## MATERIAL PROVIDED

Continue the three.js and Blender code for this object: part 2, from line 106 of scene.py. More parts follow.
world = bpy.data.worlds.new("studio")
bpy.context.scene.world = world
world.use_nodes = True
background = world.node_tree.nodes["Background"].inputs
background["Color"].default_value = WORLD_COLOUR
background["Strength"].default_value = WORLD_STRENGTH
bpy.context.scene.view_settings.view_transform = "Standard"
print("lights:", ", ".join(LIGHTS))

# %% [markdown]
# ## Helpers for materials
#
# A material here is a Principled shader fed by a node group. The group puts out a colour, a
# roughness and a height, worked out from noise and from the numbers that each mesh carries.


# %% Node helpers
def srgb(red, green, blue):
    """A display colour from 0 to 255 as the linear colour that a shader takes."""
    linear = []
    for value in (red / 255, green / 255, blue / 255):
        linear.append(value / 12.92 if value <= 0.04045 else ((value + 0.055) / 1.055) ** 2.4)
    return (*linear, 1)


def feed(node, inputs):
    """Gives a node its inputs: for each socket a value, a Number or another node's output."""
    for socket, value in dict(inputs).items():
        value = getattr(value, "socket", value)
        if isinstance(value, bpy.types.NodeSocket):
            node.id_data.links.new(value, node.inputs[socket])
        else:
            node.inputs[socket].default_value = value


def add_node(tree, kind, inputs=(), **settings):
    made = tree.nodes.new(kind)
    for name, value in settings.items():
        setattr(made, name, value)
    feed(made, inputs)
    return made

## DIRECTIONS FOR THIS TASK
Write out exactly, please, the lines beginning at the start of the material and ending with the line that holds "# roughness and", both included.

## PROBLEM SOLUTION
Continue the three.js and Blender code for this object: part 2, from line 106 of scene.py. More parts follow.
world = bpy.data.worlds.new("studio")
bpy.context.scene.world = world
world.use_nodes = True
background = world.node_tree.nodes["Background"].inputs
background["Color"].default_value = WORLD_COLOUR
background["Strength"].default_value = WORLD_STRENGTH
bpy.context.scene.view_settings.view_transform = "Standard"
print("lights:", ", ".join(LIGHTS))

# %% [markdown]
# ## Helpers for materials
#
# A material here is a Principled shader fed by a node group. The group puts out a colour, a
# roughness and a height, worked out from noise and from the numbers that each mesh carries.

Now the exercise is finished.